WASHINGTON — WITH PRESIDENT Bush's popularity soaring, and the 1992 Democratic presidential nomination currently looking about as desirable as a free weekend in the South Bronx, you're hearing the foolish talk again about the Democrats using that nomination as something less than a serious bid for the White House.
One notion is that the party ought to let Jesse Jackson have it, let him get clobbered, and get him and his political monkey wrench out of the Democratic presidential picture once and for all. Another is to give the nomination to 70-year-old Sen. Lloyd Bentsen on the notion that he will run a credible, if losing, race against Bush and thus prevent a lot of other good Democrats from going down to defeat. But Bentsen, who has been weighing a candidacy, says he wants no part of being a mere political life preserver.
Still another idea is to let some young up-and-comer like Sen. Bob Kerrey get his feet wet in national politics by making him the nominee, so that he can build name recognition around the country, while losing, and position himself for a serious bid in 1996.
The trouble with all these frivolous schemes is, for openers, that running for president these days is such an ordeal, requiring so much effort and money, that it's not likely anyone of any stature whatever is going to want to take it on for the sheer fun of it. It's also often said that longshot presidential candidates are really running for the vice presidency, but while losers (like George Bush in 1980) may take it as a consolation prize, they hardly go into the race planning to wind up as the place horse.
As for the presidential nomination, even in 1992, it will not be anyone's for the taking for one simple reason -- anything can happen, and often does. Even high-riding presidents may be in very thick soup by the time voting time rolls around, either as a result of events including the state of the economy, or health, or personal foibles. Just ask early longshot candidates like Ed Muskie (in 1971) and Gary Hart (in 1987).
Also, it should be remembered that since 1945, five our of the last nine presidents have previously been vice presidents and three of them -- Harry Truman, Lyndon Johnson and Gerald Ford -- succeeded to the White House when death, real or political, befell the incumbents.
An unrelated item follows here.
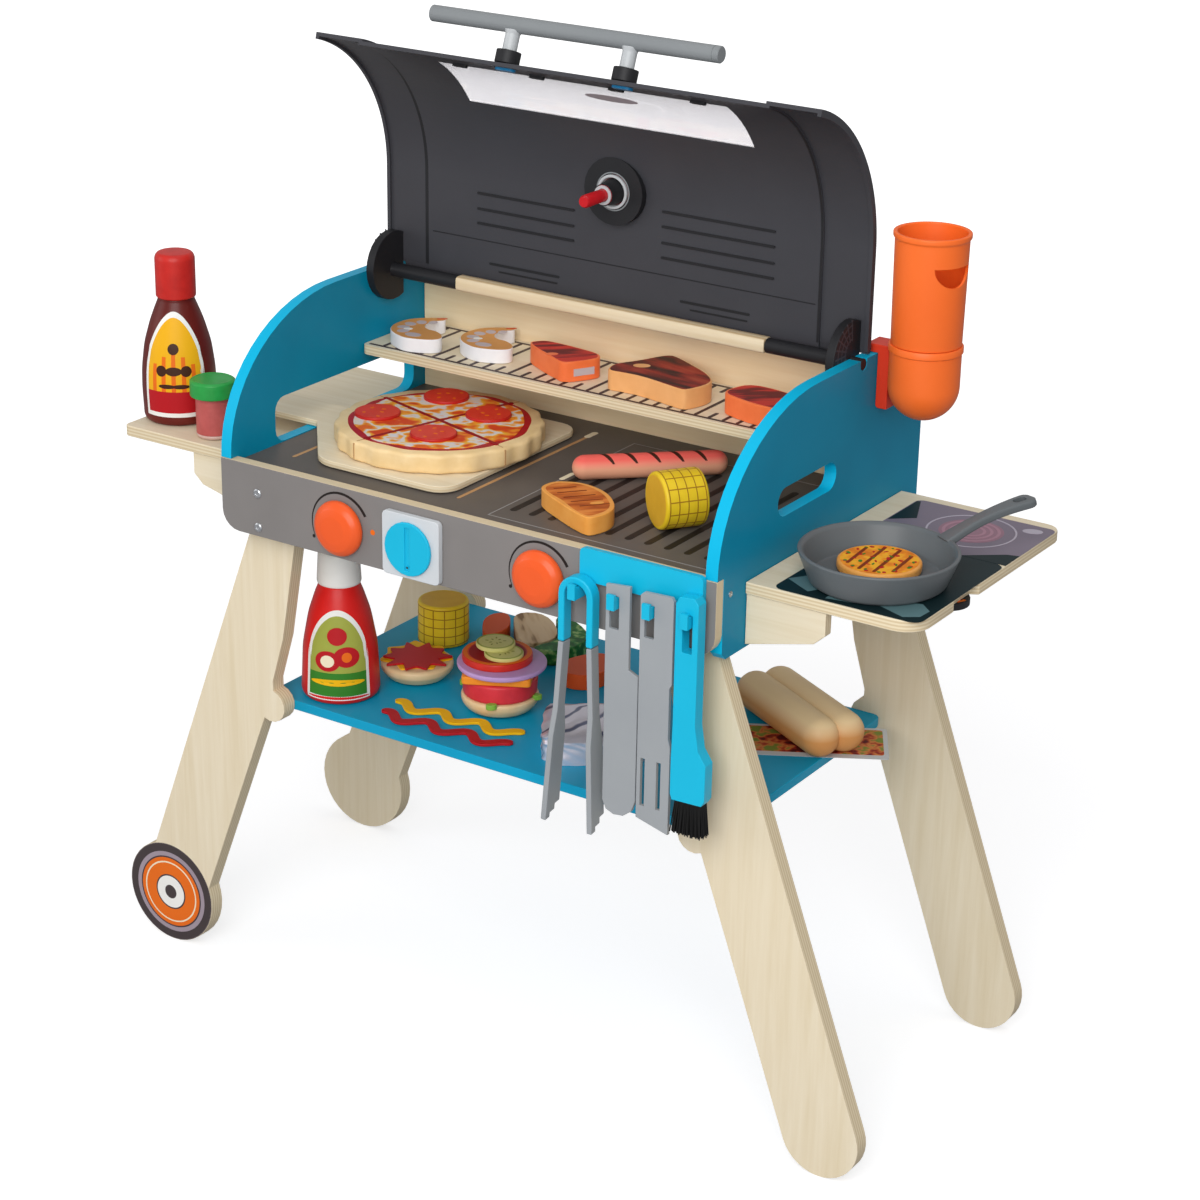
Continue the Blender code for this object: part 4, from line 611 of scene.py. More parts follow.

Truman and Johnson won election in their own right but Ford failed, and it takes no crystal ball to see how the 1992 political picture would be turned on its head if Vice President Dan Quayle were to take over the presidency before the next national election.
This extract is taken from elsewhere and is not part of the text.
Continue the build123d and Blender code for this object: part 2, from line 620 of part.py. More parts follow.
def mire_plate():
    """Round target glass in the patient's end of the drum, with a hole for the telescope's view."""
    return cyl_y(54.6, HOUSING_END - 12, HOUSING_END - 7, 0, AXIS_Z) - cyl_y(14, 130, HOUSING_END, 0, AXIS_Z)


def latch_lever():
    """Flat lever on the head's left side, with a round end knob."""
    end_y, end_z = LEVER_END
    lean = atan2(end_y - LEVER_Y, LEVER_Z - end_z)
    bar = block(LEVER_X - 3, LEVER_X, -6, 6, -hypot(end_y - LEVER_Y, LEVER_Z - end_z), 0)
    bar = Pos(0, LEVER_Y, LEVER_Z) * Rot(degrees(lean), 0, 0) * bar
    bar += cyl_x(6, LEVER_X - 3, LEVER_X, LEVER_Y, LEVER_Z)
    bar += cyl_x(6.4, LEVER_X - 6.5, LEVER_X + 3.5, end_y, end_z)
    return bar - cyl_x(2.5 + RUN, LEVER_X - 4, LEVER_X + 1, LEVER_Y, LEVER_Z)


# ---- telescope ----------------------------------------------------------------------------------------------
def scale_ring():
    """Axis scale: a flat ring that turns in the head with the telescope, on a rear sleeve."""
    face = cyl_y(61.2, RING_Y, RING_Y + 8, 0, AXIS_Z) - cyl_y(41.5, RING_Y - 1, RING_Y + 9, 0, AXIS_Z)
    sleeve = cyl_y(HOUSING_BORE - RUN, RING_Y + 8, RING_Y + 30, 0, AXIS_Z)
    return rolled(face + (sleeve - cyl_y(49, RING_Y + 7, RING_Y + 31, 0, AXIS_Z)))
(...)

The latest CBS/New York Times poll gives Quayle a favorability rating of a paltry 19 percent to 27 percent unfavorable, compared to Chairman of the Joint Chiefs of Staff Colin Powell (56-2), Secretary of Defense Dick Cheney (57-3) and Secretary of State James Baker (66-5). All have been mentioned as possible replacements for Quayle on the ticket, although White House Chief of Staff John Sununu insists Quayle has a lock on being Bush's running mate again.
These figures provide ample indication of how the 1992 Democratic outlook would likely change if the country woke up some morning and found Dan Quayle as president. Even short of this occurrence, Democrats with the White House gleam in their eyes will find adequate reasons to think they might just win the Democratic nomination and go on to the presidency, if lightning strikes -- themselves, Bush or the country's fortunes.
George McGovern has offered himself as a sort of mechanical rabbit, scurrying around the track as a pacesetter in the hope that some others will start chasing him. Other Democrats, including retired Massachusetts Sen. Paul Tsongas, said to be cured of cancer, are now making noises about running.
Sen. Al Gore of Tennessee, in going to bat for fellow Democrats chastised by Republican critics for having voted against the use of force in the Persian Gulf, also says he is keeping the door open. The vacuum that has existed in the Democratic picture is certain to shrink along with Bush's popularity when the political battleground returns to the domestic agenda. And with the taxpayers footing much of the bill for presidential candidates under the current campaign finance laws, you can bet the starting gate won't be empty much longer.